Written instruction: Of the material below, the lines to be retyped are those from the line containing "venturi_panel();" through the line containing "in imported if", inclusive; reproduce them exactly.

Source material:
## begin

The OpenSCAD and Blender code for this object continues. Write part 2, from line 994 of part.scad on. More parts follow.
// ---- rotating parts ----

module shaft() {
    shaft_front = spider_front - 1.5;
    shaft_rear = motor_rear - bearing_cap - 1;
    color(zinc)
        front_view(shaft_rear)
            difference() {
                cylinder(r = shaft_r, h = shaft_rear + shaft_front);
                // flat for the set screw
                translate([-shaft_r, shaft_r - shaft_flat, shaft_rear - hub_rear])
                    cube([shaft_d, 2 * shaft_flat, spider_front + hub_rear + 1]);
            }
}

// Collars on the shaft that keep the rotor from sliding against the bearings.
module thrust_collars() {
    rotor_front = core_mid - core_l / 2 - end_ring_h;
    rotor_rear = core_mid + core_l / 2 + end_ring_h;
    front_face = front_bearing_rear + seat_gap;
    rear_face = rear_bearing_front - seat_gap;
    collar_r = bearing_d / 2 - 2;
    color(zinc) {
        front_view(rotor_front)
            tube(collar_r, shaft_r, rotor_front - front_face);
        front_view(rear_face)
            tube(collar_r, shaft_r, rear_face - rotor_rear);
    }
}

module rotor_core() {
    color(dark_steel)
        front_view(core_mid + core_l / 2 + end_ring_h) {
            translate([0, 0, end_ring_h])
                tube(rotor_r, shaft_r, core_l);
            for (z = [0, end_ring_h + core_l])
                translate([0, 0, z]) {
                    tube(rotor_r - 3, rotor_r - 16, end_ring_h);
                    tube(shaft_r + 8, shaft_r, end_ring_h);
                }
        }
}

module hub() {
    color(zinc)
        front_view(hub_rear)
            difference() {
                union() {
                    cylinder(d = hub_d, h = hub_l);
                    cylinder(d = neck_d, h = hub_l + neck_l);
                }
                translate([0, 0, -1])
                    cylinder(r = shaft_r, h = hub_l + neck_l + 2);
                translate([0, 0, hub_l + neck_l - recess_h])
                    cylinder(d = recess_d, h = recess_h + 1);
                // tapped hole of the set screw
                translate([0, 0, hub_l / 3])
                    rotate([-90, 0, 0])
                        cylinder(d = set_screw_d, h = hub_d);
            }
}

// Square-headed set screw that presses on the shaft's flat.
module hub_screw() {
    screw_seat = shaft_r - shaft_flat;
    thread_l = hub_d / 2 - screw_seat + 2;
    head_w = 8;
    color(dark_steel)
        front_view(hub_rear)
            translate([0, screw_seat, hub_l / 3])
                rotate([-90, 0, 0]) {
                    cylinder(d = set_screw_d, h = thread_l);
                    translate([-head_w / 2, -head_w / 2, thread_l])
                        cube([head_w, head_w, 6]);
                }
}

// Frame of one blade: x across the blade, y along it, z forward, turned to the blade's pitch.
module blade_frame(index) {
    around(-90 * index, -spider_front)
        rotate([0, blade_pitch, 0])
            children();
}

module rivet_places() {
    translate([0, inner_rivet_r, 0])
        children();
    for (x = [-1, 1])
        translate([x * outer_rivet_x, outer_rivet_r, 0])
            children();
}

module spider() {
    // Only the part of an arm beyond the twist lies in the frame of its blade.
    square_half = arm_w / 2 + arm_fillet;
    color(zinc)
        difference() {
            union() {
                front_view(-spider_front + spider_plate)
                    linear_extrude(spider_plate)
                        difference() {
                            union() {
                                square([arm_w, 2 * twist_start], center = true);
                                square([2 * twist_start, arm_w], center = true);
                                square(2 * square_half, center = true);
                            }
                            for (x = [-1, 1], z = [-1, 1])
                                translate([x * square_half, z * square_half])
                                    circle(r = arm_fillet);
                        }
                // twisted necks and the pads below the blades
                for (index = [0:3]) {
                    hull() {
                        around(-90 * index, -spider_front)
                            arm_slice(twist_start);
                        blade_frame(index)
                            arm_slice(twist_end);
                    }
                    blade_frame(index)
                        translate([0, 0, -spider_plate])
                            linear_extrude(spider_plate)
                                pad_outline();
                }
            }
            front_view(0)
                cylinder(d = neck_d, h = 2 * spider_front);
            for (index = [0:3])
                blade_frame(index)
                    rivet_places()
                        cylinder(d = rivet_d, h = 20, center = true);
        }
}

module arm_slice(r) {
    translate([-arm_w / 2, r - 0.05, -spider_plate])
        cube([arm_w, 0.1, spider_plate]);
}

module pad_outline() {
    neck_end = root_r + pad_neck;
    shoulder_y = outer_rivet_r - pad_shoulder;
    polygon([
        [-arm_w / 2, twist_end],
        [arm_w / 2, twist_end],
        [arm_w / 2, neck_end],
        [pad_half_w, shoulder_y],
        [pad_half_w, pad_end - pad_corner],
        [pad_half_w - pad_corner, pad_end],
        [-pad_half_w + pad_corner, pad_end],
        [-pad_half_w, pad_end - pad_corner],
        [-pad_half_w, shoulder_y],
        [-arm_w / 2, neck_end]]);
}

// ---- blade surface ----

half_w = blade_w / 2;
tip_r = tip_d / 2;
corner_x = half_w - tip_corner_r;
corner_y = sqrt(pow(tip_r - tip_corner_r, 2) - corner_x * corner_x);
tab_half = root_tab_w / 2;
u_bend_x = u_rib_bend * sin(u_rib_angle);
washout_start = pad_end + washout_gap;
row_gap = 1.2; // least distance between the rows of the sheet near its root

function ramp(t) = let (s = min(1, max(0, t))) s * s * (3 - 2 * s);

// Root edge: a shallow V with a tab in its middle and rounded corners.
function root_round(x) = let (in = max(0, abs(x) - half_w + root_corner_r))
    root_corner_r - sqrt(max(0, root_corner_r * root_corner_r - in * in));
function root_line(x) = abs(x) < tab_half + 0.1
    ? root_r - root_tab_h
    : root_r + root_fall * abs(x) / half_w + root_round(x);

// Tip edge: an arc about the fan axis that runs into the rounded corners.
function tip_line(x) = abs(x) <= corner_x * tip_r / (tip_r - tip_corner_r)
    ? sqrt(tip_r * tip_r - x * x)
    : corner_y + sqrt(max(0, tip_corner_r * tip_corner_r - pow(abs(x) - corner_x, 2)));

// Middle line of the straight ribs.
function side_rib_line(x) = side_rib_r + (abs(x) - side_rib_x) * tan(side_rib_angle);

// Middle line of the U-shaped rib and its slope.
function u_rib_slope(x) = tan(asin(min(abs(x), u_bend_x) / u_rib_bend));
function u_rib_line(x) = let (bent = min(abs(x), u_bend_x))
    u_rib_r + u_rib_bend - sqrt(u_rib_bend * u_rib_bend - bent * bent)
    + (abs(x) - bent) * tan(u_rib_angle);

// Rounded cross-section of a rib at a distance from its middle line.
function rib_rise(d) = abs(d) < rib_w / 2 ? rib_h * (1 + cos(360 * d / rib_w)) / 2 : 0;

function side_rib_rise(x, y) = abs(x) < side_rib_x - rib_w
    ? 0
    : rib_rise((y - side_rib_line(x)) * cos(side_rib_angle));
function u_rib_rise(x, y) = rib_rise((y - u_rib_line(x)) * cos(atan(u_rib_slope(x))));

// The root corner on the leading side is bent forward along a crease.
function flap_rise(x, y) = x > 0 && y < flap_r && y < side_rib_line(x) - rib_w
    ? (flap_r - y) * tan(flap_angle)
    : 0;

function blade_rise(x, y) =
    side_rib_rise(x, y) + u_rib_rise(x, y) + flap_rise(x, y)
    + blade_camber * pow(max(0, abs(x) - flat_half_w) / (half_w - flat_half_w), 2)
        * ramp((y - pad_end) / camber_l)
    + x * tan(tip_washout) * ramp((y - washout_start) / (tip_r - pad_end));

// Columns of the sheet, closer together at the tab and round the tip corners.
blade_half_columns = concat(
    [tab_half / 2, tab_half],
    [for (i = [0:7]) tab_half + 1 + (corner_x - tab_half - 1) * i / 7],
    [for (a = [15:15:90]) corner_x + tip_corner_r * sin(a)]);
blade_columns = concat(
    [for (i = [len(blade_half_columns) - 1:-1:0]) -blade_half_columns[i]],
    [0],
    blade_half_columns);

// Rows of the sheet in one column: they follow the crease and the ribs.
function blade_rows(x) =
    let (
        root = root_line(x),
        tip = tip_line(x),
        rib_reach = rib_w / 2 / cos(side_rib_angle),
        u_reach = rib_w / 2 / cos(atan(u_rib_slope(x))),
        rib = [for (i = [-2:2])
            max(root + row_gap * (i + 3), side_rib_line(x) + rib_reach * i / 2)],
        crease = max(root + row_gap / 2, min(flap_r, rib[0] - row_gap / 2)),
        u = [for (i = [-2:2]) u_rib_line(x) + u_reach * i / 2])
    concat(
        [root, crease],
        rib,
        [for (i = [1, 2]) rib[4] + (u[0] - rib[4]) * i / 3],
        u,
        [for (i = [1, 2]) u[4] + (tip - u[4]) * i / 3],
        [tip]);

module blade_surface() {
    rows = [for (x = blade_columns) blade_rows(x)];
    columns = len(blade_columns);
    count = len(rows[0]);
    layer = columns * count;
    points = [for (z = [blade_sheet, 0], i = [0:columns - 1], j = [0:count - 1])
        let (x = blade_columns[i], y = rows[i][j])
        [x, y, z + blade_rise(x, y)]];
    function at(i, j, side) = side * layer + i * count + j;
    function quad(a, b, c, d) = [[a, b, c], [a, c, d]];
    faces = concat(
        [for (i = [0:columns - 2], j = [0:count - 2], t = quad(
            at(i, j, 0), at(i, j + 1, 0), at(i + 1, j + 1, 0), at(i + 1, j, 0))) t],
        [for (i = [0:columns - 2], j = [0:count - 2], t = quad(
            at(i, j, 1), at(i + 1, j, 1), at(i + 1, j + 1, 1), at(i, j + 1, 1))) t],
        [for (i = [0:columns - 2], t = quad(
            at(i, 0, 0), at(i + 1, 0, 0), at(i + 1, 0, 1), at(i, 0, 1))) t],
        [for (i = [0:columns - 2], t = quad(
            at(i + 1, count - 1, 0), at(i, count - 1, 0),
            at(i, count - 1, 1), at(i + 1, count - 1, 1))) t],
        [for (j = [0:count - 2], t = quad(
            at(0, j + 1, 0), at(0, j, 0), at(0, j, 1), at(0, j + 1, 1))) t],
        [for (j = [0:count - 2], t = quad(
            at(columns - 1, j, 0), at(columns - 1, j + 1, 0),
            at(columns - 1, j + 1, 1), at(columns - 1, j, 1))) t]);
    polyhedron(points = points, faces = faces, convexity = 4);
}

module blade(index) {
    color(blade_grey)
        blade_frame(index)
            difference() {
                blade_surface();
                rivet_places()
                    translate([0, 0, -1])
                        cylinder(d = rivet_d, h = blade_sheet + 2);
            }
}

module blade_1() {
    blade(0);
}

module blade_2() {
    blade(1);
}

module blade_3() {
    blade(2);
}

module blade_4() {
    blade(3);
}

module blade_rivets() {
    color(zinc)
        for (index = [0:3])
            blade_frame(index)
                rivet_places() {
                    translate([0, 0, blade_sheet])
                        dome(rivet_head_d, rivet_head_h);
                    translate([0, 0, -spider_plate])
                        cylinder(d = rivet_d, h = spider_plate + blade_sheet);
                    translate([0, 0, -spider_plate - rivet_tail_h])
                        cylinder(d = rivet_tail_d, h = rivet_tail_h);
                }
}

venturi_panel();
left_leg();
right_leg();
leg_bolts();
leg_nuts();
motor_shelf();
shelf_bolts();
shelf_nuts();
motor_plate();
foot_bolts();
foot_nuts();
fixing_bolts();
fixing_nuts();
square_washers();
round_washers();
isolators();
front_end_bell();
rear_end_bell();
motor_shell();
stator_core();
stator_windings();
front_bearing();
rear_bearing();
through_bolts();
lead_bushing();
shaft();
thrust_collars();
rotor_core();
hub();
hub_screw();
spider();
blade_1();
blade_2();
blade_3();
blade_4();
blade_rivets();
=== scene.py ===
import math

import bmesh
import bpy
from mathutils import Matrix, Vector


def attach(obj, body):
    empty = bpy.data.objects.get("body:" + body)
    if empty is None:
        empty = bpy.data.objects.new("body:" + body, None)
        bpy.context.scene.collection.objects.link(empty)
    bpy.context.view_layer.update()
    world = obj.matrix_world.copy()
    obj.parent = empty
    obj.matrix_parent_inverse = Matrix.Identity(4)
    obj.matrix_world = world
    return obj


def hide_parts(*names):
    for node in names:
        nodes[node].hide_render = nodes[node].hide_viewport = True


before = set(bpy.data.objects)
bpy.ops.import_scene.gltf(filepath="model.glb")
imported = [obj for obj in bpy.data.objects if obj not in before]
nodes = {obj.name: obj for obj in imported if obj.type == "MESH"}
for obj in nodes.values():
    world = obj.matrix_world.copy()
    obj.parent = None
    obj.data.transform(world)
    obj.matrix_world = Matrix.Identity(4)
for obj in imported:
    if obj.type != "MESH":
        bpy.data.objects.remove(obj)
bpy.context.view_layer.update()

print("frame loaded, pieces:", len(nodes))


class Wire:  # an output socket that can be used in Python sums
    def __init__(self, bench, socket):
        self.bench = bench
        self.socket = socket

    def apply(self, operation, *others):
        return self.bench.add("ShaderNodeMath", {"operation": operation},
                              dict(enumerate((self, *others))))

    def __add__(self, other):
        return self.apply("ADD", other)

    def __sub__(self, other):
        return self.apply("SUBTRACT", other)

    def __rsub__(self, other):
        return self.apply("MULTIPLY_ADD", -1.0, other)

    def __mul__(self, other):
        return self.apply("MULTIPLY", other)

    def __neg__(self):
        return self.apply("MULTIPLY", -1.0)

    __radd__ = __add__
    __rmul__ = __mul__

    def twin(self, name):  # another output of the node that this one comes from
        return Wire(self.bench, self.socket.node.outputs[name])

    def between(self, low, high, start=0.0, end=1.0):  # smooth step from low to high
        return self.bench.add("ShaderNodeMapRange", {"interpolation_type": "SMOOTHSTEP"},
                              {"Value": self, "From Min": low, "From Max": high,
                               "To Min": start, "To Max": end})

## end

The reply:
venturi_panel();
left_leg();
right_leg();
leg_bolts();
leg_nuts();
motor_shelf();
shelf_bolts();
shelf_nuts();
motor_plate();
foot_bolts();
foot_nuts();
fixing_bolts();
fixing_nuts();
square_washers();
round_washers();
isolators();
front_end_bell();
rear_end_bell();
motor_shell();
stator_core();
stator_windings();
front_bearing();
rear_bearing();
through_bolts();
lead_bushing();
shaft();
thrust_collars();
rotor_core();
hub();
hub_screw();
spider();
blade_1();
blade_2();
blade_3();
blade_4();
blade_rivets();
=== scene.py ===
import math

import bmesh
import bpy
from mathutils import Matrix, Vector


def attach(obj, body):
    empty = bpy.data.objects.get("body:" + body)
    if empty is None:
        empty = bpy.data.objects.new("body:" + body, None)
        bpy.context.scene.collection.objects.link(empty)
    bpy.context.view_layer.update()
    world = obj.matrix_world.copy()
    obj.parent = empty
    obj.matrix_parent_inverse = Matrix.Identity(4)
    obj.matrix_world = world
    return obj


def hide_parts(*names):
    for node in names:
        nodes[node].hide_render = nodes[node].hide_viewport = True


before = set(bpy.data.objects)
bpy.ops.import_scene.gltf(filepath="model.glb")
imported = [obj for obj in bpy.data.objects if obj not in before]
nodes = {obj.name: obj for obj in imported if obj.type == "MESH"}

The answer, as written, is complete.